Quentin Tarantino Didn't Want To Be Called a 'White Boy' When He Was Younger
23rd September 2021

Quentin Tarantino has been somewhat open about his childhood. Raised by a single mother, Tarantino spent the vast majority of his pre-adolescent and adolescent years in Los Angeles, living in a community that was ahead of its time in terms of diversity. It’s this diversity that seems to have informed the vast majority of his work, which has always been big on minority representation. Especially when it comes to showcasing black culture.

Quentin Tarantino was immersed in Black Culture in his youth

From Pulp Fiction to Django Unchained, there’s a certain amount of black culture embedded in his work. Tarantino attended a majority black school when he was younger, which left an impression on him. “I kind of grew up surrounded by black culture,” Tarantino said in an interview with The Guardian. “I went to an all-black school. It is the culture that I identify with. I can identify with other cultures too; we all have a lot of people inside of us, and one of the ones inside me is black.”

Tarantino later goes on to clarify how much his upbringing had an undeniable presence in his movies. “Don’t let the pigmentation fool you; it is a state of mind. It has affected me a lot in my work. To try to point out would kind of be beside the point; you just see it; it is there.”

Quentin Tarantino avoided anything that would’ve gotten him called a “White Boy”

During his visit on Dax Shepard’s podcast, Armchair Expert, Tarantino opened up briefly about his childhood.

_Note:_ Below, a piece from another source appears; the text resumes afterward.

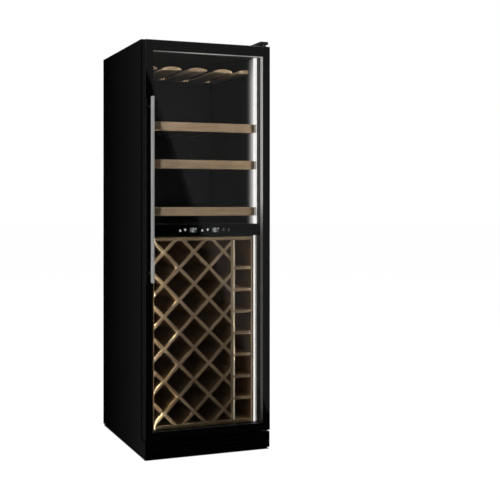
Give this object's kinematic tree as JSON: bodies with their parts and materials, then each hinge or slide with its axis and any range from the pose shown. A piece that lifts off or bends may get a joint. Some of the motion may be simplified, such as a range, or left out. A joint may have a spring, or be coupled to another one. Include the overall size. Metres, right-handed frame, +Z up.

The director explained how he avoided many interests and hobbies so he wouldn’t be called a white boy by peers. “I didn’t want to associate with anything that the term white boy would be involved,” Tarantino said. “No Black Sabbath, no Ozzy Osbourne, no Heavy Metal whatsoever. I mean, whatsoever.”

Tarantino’s remarks about his environment ring with a certain fondness. The Jackie Brown director reminisces about a majorly Black community that accepted him with open arms, proving that his ties to the culture are more authentic than fraudulent.

“Well, I wasn’t an other. They were my friends, they were who were around me for five, six years,” Tarantino later told Shepard. “So, I talked just like them. My point of reference was exactly the same point of reference, at least pop-culturally, was the exact same point of reference. We saw the same movies, we watched the same television shows, we were listening to the same songs.”

Quentin Tarantino’s influences

Although Tarantino has come a long way from his roots, the experiences and connections he’s made with his peers have had a clear influence on his career, an influence that’s partly responsible for him becoming one of the most prolific directors of all generations.

After all, the diversity present in Pulp Fiction is one of the reasons why the film is praised the way it is, and his own sensitivities to the culture allowed him to make a film that covered the brutality of slavery, while also providing a sort of African American folkhero in Django. It’s his upbringing that taught Tarantino the significance of cultural diversity, and without those instincts, who knows if Tarantino would’ve been the same filmmaker he is now.